Thank you, Karen. Thank you, Joe. Thank you, thank you, thank you, Alice. Congratulations to my fellow finalists, in every possible version of our world. Thank you all for joining me in this one.

That’s what I jotted down beforehand, anyway. I didn’t actually have the piece of paper with me at the podium, so the words that came out of my mouth were a little bit different. You can watch it happen here. The quote is from Le Guin’s book of essays Cheek By Jowl, which absolutely everyone should read.

Thus ends my quick recap of the National Book Awards. John Sellers at PW and Patrick Condon at the AP have since written my two favorite articles about, um, me. Click their way if your curiosity demands more details.

Now I’m home, changing diapers, teaching classes, finding my classroom decorated by marvelous students, and continuing to flail like a happy muppet.

Ciao for now. Next time I need to tell you about the audiobook.

 

National Book Award Finalist

IT HAS A SHINY STICKER.

So this happened.

I’ve known since Tuesday morning. But Tuesday was my birthday, so I had suspicions that this was all a birthday prank–an astonishingly cruel and elaborate birthday prank. I didn’t even tweet one of those “I have magnificent news, but I’m not allowed to tell you yet!” sort of tweets, just in case it was a prank. But now they’ve announced the finalists on TV and the internet and I’m listed as one of them and everything on TV and the internet is true, right? So maybe this is true.

My very first novel is a National Book Award Finalist.
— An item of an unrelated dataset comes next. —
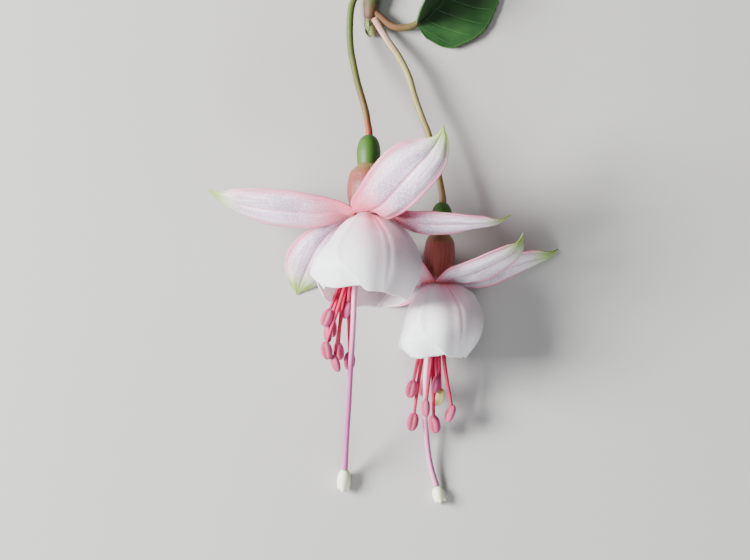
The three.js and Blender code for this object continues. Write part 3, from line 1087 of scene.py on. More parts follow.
RIPE_ANTHER_FINISH = replace(
    ANTHER_FINISH, name="anther_ripe", glow=0.2, relief=0.08,
    sac=(0.50, 0.50, 0.20), edge=(0.74, 0.72, 0.44), slit=(0.46, 0.30, 0.12),
)
LEFT_STYLE_FINISH = RampFinish(
    "style_mauve", glow_reach=0.8, gloss=0.35, relief=0.02,
    stops=((0.0, (0.74, 0.40, 0.50)), (0.42, (0.68, 0.34, 0.47)), (0.6, (0.50, 0.11, 0.30)),
           (0.85, (0.42, 0.055, 0.25)), (1.0, (0.46, 0.09, 0.29))),
    streak=(0.72, 0.32, 0.52), streak_share=0.3, roughness=0.34, lines=4.0,
)
RIGHT_STYLE_FINISH = replace(
    LEFT_STYLE_FINISH, name="style_pale",
    stops=((0.0, (0.74, 0.40, 0.50)), (0.42, (0.90, 0.82, 0.87)), (0.58, (0.86, 0.64, 0.75)),
           (0.74, (0.64, 0.21, 0.40)), (1.0, (0.56, 0.15, 0.35))),
    streak=(0.84, 0.52, 0.68),
)
STIGMA_FINISH = RampFinish(
    "stigma_cream", glow=0.3, glow_reach=0.8, gloss=0.5,
    stops=((0.0, (0.62, 0.66, 0.40)), (0.3, (0.76, 0.82, 0.56)), (0.8, (0.86, 0.88, 0.68)),
           (1.0, (0.78, 0.78, 0.54))),
    streak=(0.60, 0.70, 0.42), streak_share=0.35, roughness=0.32, lines=8.0,
)
LEAF_FINISH = LeafFinish("leaf_dark_green", glow=0.05, glow_reach=0.5, gloss=0.35, fuzz=0.05, relief=0.12)
BARK_FINISH = BarkFinish("bark_olive", glow=0.05, glow_reach=0.5, gloss=0.35, fuzz=0.15, relief=0.12)
FLOOR_FINISH = FloorFinish("studio_floor", glow=0.0, gloss=0.2)


# ---------------------------------------------------------------- bloom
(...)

Right now I feel as though all of my blood has been replaced with some sort fizzy, carbonated drink. My face is in a state of permanent blushing. My hair might catch fire at any moment.  My book gets to wear a medallion on the cover.

I need to rent a tux.

 

Twin Cities Book Festival

This is just a quick post to let local Twin Citizens know that I’ll be at the Twin Cities Book Festival on Saturday. My reading is scheduled for 3:40 in the Children’s Pavilion, but you really should come for the full day. This is an amazing event, one that celebrates literature in all of its wildly diverse forms, and it’s free to attend. Come celebrate with us.